— START STORED ROWS —
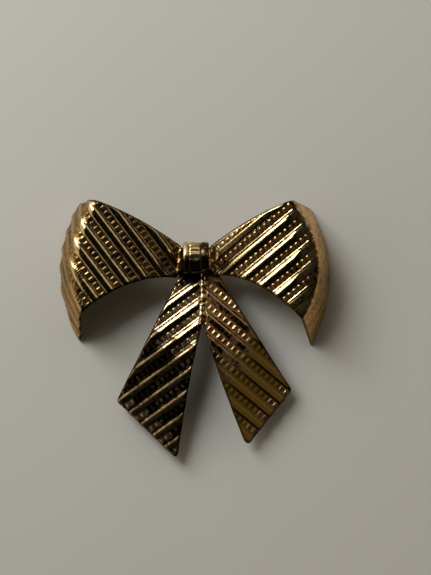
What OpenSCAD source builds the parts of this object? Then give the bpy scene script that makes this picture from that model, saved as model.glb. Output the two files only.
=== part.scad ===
// Bow brooch of a fob watch: two stamped ribbon loops, two tails, a knot band, and the pin and watch hook behind.
// It lies on its back: +Z is the front of the bow, +Y its top, and z = 0 the surface that it rests on.

/* [Bow] */
// Thickness of the stamped sheet
sheet_t = 0.5; // [0.35:0.05:0.6]
// Height of the loops' bends over the rest plane
bend_z = 8.1; // [7:0.1:9]
// Rounding of the bends, measured back from the sharp corner
bend_round = 1.7; // [1:0.1:2.5]
// Knot's place, right of the origin and up from it
knot_at = [0.2, 11.5]; // [-1:0.1:12]

/* [Loops, left and right] */
// Reach of the upper bend corners from the knot
upper_reach = [16.9, 16.0]; // [14:0.1:18]
// Rise of the upper bend corners above the knot
upper_rise = [9.7, 9.6]; // [8:0.1:11]
// Reach of the lower bend corners
lower_reach = [18.9, 17.5]; // [15:0.1:20]
// Drop of the lower bend corners below the knot
lower_drop = [8.9, 9.9]; // [7:0.1:11]
// Bow of the bend line outward from its chord
bend_bulge = [2.5, 3.5]; // [1:0.1:4]
// Reach of the upper end corners, on the rest plane
end_reach = [19.6, 19.1]; // [17:0.1:21]
// Rise of the upper end corners
end_rise = [9.0, 8.5]; // [8:0.1:10]
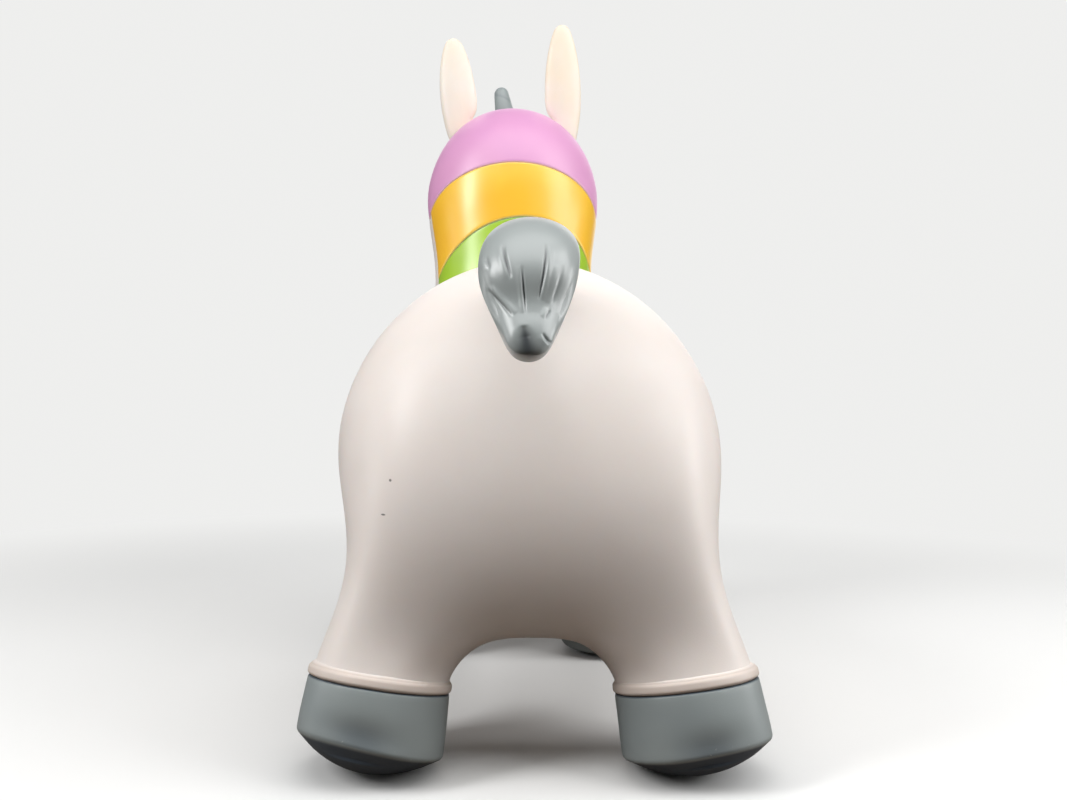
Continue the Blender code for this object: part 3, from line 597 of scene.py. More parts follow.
def turned(profile: Sequence[Point], steps: int) -> bmesh.types.BMesh:
    """Spins a profile about the Z axis.

    Args:
        profile: Points of radius and height.
        steps: Steps of the full turn.

    Returns:
        The turned mesh, whose faces may still point inwards.
    """
    bm = bmesh.new()
    points = [bm.verts.new((radius, 0, height)) for radius, height in profile]
    edges = [bm.edges.new(pair) for pair in zip(points, points[1:])]
    axis = {"cent": (0, 0, 0), "axis": (0, 0, 1), "angle": 2 * pi}
    bmesh.ops.spin(bm, geom=points + edges, steps=steps, use_merge=True, **axis)
    bmesh.ops.remove_doubles(bm, verts=bm.verts, dist=WELD)
    return bm


def face_out(bm: bmesh.types.BMesh, way_out: Callable[[bmesh.types.BMFace], Vector]) -> None:
    """Turns a mesh inside out where its faces mostly point inwards.

    Args:
        bm: The mesh.
        way_out: Gives the way out at a face.
    """
    if sum(face.normal.dot(way_out(face)) for face in bm.faces) < 0:
        bmesh.ops.reverse_faces(bm, faces=bm.faces)


def off_axis(face: bmesh.types.BMFace) -> Vector:
    """The way from the Z axis to a face's middle."""
    return face.calc_center_median().to_2d().to_3d()


def arc(middle: Point, radius: float, start: float, end: float, steps: int) -> list[Point]:
    """Points of a circular arc in a profile.

    Args:
        middle: Radius and height of its middle.
        radius: Its own radius.
        start: The first angle, 0 being outwards and a quarter turn being up.
        end: The last angle.
        steps: How many parts it has.

    Returns:
        Its points, from start to end.
    """
    angles = [start + (end - start) * step / steps for step in range(steps + 1)]
    return [(middle[0] + radius * cos(angle), middle[1] + radius * sin(angle)) for angle in angles]


def swell(value: float, low: float, high: float) -> float:
    """Rises smoothly from 0 at low to 1 at high."""
    share = min(max((value - low) / (high - low), 0), 1)
    return share * share * (3 - 2 * share)


# The one moulded skin


@dataclass(frozen=True)
class Stance:
    """Where one leg stands and how it leans; its frame has the sole's sphere in its middle.

    Attributes:
        name: The leg's name.
        side: The animal's left or right.
        x: How far out the hoof stands.
        y: How far forward it stands.
        lean: How far the leg leans forward on its way down.
        first_station: The cage station where its root starts.
        splay: How far the leg leans outwards on its way down.
        sole_radius: The radius of the sole's sphere.
        sole_flat: How much of that sphere is pressed flat on the floor.
        hip_rise: How far the hip lies above the sphere's middle.
    """

    name: str
    side: Side
    x: float
    y: float
    lean: float
    first_station: int
    splay: float = radians(8.3)
    sole_radius: float = 77 * MM
    sole_flat: float = 0.8 * MM
    hip_rise: float = 24 * MM

    @property
    def down(self) -> Vector:
        """The way down the leg."""
        return Vector((self.side.value * tan(self.splay), tan(self.lean), -1)).normalized()

    @property
    def frame(self) -> Matrix:
        """The leg's own frame.

        Returns:
            The frame, whose -Z runs down to the hoof.
        """
        turn = Vector((0, 0, -1)).rotation_difference(self.down)
        middle = Vector((self.side.value * self.x, self.y, self.sole_radius - self.sole_flat))
        return Matrix.Translation(middle) @ turn.to_matrix().to_4x4()

    @property
    def hip(self) -> Vector:
        """The middle of the hip, about which the leg splays."""
        return self.frame @ Vector((0, 0, self.hip_rise))


def stances() -> list[Stance]:
    """The four legs.

    Returns:
        The rear ones first, each left and then right.
    """
    ends = (("rear", 92 * MM, -184 * MM, -12, 0), ("front", 82 * MM, 76 * MM, 7, 4))
    return [
        Stance(f"{end}_{side.word}", side, x, y, radians(lean), station)
        for end, x, y, lean, station in ends
        for side in Side
    ]


@dataclass(frozen=True)
class NeckRing:
    """One ring of the cage about the neck, the head or the muzzle.

    Attributes:
        reach: How far ahead of the neck's base its middle lies.
        rise: How far above it.
        lean: How far the ring's own way up leans forward.
        width: The ring's width.
        depth: Its size from back to front.
    """

    reach: float
    rise: float
    lean: float
    width: float
    depth: float


@dataclass(frozen=True)
class Spot:
    """A place on the skin.

    Attributes:
        point: Where it is.
        out: The way out of the skin there.
    """

    point: Vector
    out: Vector


LEG_KEYS = ((0, 5), (0, 6), (0, 7), (1, 7), (2, 7), (2, 6), (2, 5), (1, 5))
NECK_KEYS = ((0, 0), (0, 1), (0, 2), (1, 2), (2, 2), (2, 1), (2, 0))


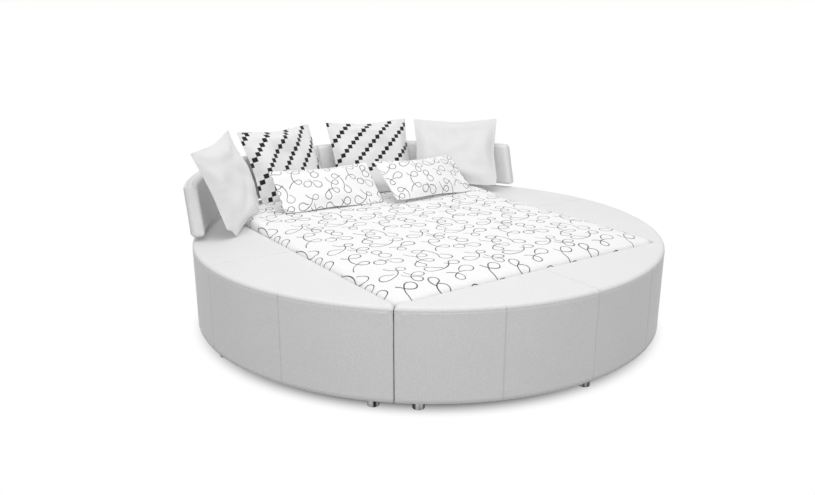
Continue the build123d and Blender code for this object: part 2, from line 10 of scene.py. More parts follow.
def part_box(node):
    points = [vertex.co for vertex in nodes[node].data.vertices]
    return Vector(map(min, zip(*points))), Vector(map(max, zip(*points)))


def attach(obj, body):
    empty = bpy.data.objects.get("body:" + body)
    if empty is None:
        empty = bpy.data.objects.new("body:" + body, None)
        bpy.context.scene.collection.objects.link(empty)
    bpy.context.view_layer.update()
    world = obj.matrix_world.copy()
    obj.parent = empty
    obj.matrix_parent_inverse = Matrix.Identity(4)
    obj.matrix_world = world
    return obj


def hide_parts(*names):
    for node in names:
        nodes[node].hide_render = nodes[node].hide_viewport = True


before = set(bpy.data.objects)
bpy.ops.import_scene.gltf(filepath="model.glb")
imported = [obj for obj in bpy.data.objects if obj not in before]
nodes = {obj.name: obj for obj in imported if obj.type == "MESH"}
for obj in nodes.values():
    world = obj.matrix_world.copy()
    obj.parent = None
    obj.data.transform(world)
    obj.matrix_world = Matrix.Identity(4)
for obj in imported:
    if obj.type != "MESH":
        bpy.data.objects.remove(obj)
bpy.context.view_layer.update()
— END STORED ROWS —
→ EXERCISE OBJECTIVE:
Give back each line above precisely as it stands.

→ RESPONSE TO THE TASK:
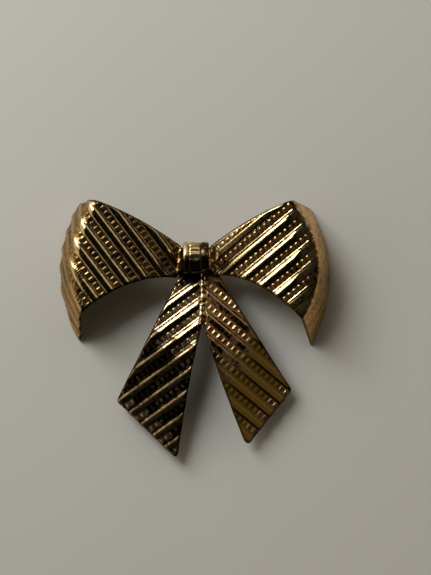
What OpenSCAD source builds the parts of this object? Then give the bpy scene script that makes this picture from that model, saved as model.glb. Output the two files only.
=== part.scad ===
// Bow brooch of a fob watch: two stamped ribbon loops, two tails, a knot band, and the pin and watch hook behind.
// It lies on its back: +Z is the front of the bow, +Y its top, and z = 0 the surface that it rests on.

/* [Bow] */
// Thickness of the stamped sheet
sheet_t = 0.5; // [0.35:0.05:0.6]
// Height of the loops' bends over the rest plane
bend_z = 8.1; // [7:0.1:9]
// Rounding of the bends, measured back from the sharp corner
bend_round = 1.7; // [1:0.1:2.5]
// Knot's place, right of the origin and up from it
knot_at = [0.2, 11.5]; // [-1:0.1:12]

/* [Loops, left and right] */
// Reach of the upper bend corners from the knot
upper_reach = [16.9, 16.0]; // [14:0.1:18]
// Rise of the upper bend corners above the knot
upper_rise = [9.7, 9.6]; // [8:0.1:11]
// Reach of the lower bend corners
lower_reach = [18.9, 17.5]; // [15:0.1:20]
// Drop of the lower bend corners below the knot
lower_drop = [8.9, 9.9]; // [7:0.1:11]
// Bow of the bend line outward from its chord
bend_bulge = [2.5, 3.5]; // [1:0.1:4]
// Reach of the upper end corners, on the rest plane
end_reach = [19.6, 19.1]; // [17:0.1:21]
// Rise of the upper end corners
end_rise = [9.0, 8.5]; // [8:0.1:10]
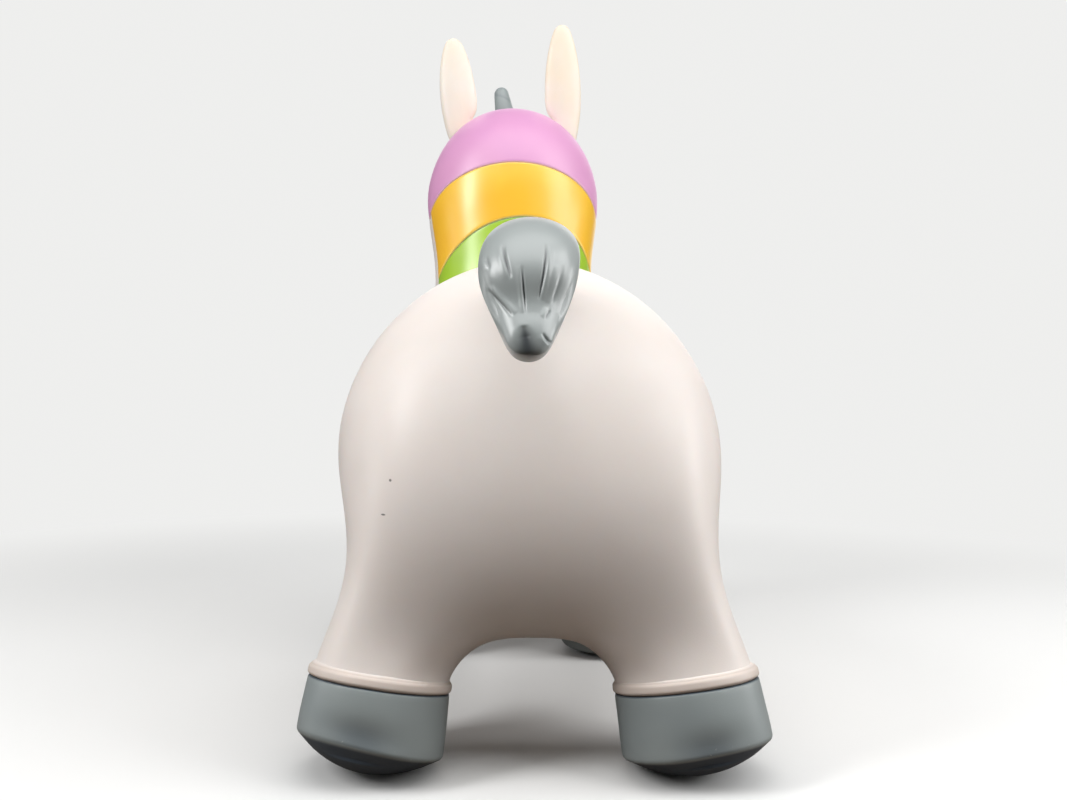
Continue the Blender code for this object: part 3, from line 597 of scene.py. More parts follow.
def turned(profile: Sequence[Point], steps: int) -> bmesh.types.BMesh:
    """Spins a profile about the Z axis.

    Args:
        profile: Points of radius and height.
        steps: Steps of the full turn.

    Returns:
        The turned mesh, whose faces may still point inwards.
    """
    bm = bmesh.new()
    points = [bm.verts.new((radius, 0, height)) for radius, height in profile]
    edges = [bm.edges.new(pair) for pair in zip(points, points[1:])]
    axis = {"cent": (0, 0, 0), "axis": (0, 0, 1), "angle": 2 * pi}
    bmesh.ops.spin(bm, geom=points + edges, steps=steps, use_merge=True, **axis)
    bmesh.ops.remove_doubles(bm, verts=bm.verts, dist=WELD)
    return bm


def face_out(bm: bmesh.types.BMesh, way_out: Callable[[bmesh.types.BMFace], Vector]) -> None:
    """Turns a mesh inside out where its faces mostly point inwards.

    Args:
        bm: The mesh.
        way_out: Gives the way out at a face.
    """
    if sum(face.normal.dot(way_out(face)) for face in bm.faces) < 0:
        bmesh.ops.reverse_faces(bm, faces=bm.faces)


def off_axis(face: bmesh.types.BMFace) -> Vector:
    """The way from the Z axis to a face's middle."""
    return face.calc_center_median().to_2d().to_3d()


def arc(middle: Point, radius: float, start: float, end: float, steps: int) -> list[Point]:
    """Points of a circular arc in a profile.

    Args:
        middle: Radius and height of its middle.
        radius: Its own radius.
        start: The first angle, 0 being outwards and a quarter turn being up.
        end: The last angle.
        steps: How many parts it has.

    Returns:
        Its points, from start to end.
    """
    angles = [start + (end - start) * step / steps for step in range(steps + 1)]
    return [(middle[0] + radius * cos(angle), middle[1] + radius * sin(angle)) for angle in angles]


def swell(value: float, low: float, high: float) -> float:
    """Rises smoothly from 0 at low to 1 at high."""
    share = min(max((value - low) / (high - low), 0), 1)
    return share * share * (3 - 2 * share)


# The one moulded skin


@dataclass(frozen=True)
class Stance:
    """Where one leg stands and how it leans; its frame has the sole's sphere in its middle.

    Attributes:
        name: The leg's name.
        side: The animal's left or right.
        x: How far out the hoof stands.
        y: How far forward it stands.
        lean: How far the leg leans forward on its way down.
        first_station: The cage station where its root starts.
        splay: How far the leg leans outwards on its way down.
        sole_radius: The radius of the sole's sphere.
        sole_flat: How much of that sphere is pressed flat on the floor.
        hip_rise: How far the hip lies above the sphere's middle.
    """

    name: str
    side: Side
    x: float
    y: float
    lean: float
    first_station: int
    splay: float = radians(8.3)
    sole_radius: float = 77 * MM
    sole_flat: float = 0.8 * MM
    hip_rise: float = 24 * MM

    @property
    def down(self) -> Vector:
        """The way down the leg."""
        return Vector((self.side.value * tan(self.splay), tan(self.lean), -1)).normalized()

    @property
    def frame(self) -> Matrix:
        """The leg's own frame.

        Returns:
            The frame, whose -Z runs down to the hoof.
        """
        turn = Vector((0, 0, -1)).rotation_difference(self.down)
        middle = Vector((self.side.value * self.x, self.y, self.sole_radius - self.sole_flat))
        return Matrix.Translation(middle) @ turn.to_matrix().to_4x4()

    @property
    def hip(self) -> Vector:
        """The middle of the hip, about which the leg splays."""
        return self.frame @ Vector((0, 0, self.hip_rise))


def stances() -> list[Stance]:
    """The four legs.

    Returns:
        The rear ones first, each left and then right.
    """
    ends = (("rear", 92 * MM, -184 * MM, -12, 0), ("front", 82 * MM, 76 * MM, 7, 4))
    return [
        Stance(f"{end}_{side.word}", side, x, y, radians(lean), station)
        for end, x, y, lean, station in ends
        for side in Side
    ]


@dataclass(frozen=True)
class NeckRing:
    """One ring of the cage about the neck, the head or the muzzle.

    Attributes:
        reach: How far ahead of the neck's base its middle lies.
        rise: How far above it.
        lean: How far the ring's own way up leans forward.
        width: The ring's width.
        depth: Its size from back to front.
    """

    reach: float
    rise: float
    lean: float
    width: float
    depth: float


@dataclass(frozen=True)
class Spot:
    """A place on the skin.

    Attributes:
        point: Where it is.
        out: The way out of the skin there.
    """

    point: Vector
    out: Vector


LEG_KEYS = ((0, 5), (0, 6), (0, 7), (1, 7), (2, 7), (2, 6), (2, 5), (1, 5))
NECK_KEYS = ((0, 0), (0, 1), (0, 2), (1, 2), (2, 2), (2, 1), (2, 0))


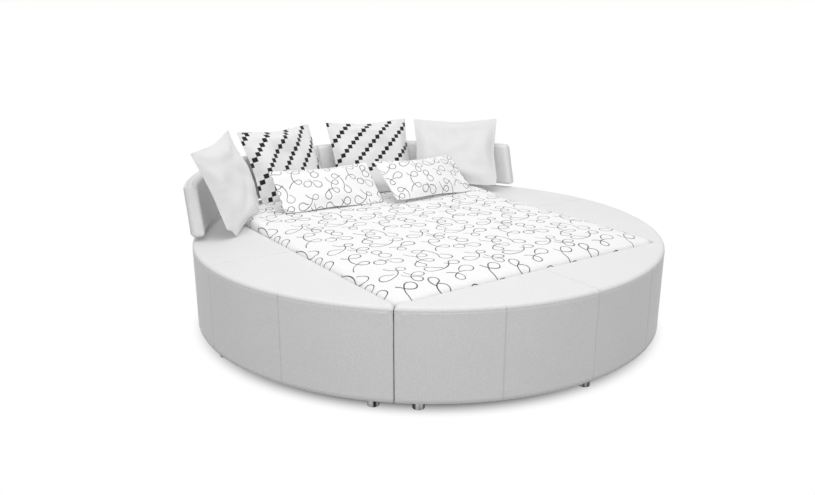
Continue the build123d and Blender code for this object: part 2, from line 10 of scene.py. More parts follow.
def part_box(node):
    points = [vertex.co for vertex in nodes[node].data.vertices]
    return Vector(map(min, zip(*points))), Vector(map(max, zip(*points)))


def attach(obj, body):
    empty = bpy.data.objects.get("body:" + body)
    if empty is None:
        empty = bpy.data.objects.new("body:" + body, None)
        bpy.context.scene.collection.objects.link(empty)
    bpy.context.view_layer.update()
    world = obj.matrix_world.copy()
    obj.parent = empty
    obj.matrix_parent_inverse = Matrix.Identity(4)
    obj.matrix_world = world
    return obj


def hide_parts(*names):
    for node in names:
        nodes[node].hide_render = nodes[node].hide_viewport = True


before = set(bpy.data.objects)
bpy.ops.import_scene.gltf(filepath="model.glb")
imported = [obj for obj in bpy.data.objects if obj not in before]
nodes = {obj.name: obj for obj in imported if obj.type == "MESH"}
for obj in nodes.values():
    world = obj.matrix_world.copy()
    obj.parent = None
    obj.data.transform(world)
    obj.matrix_world = Matrix.Identity(4)
for obj in imported:
    if obj.type != "MESH":
        bpy.data.objects.remove(obj)
bpy.context.view_layer.update()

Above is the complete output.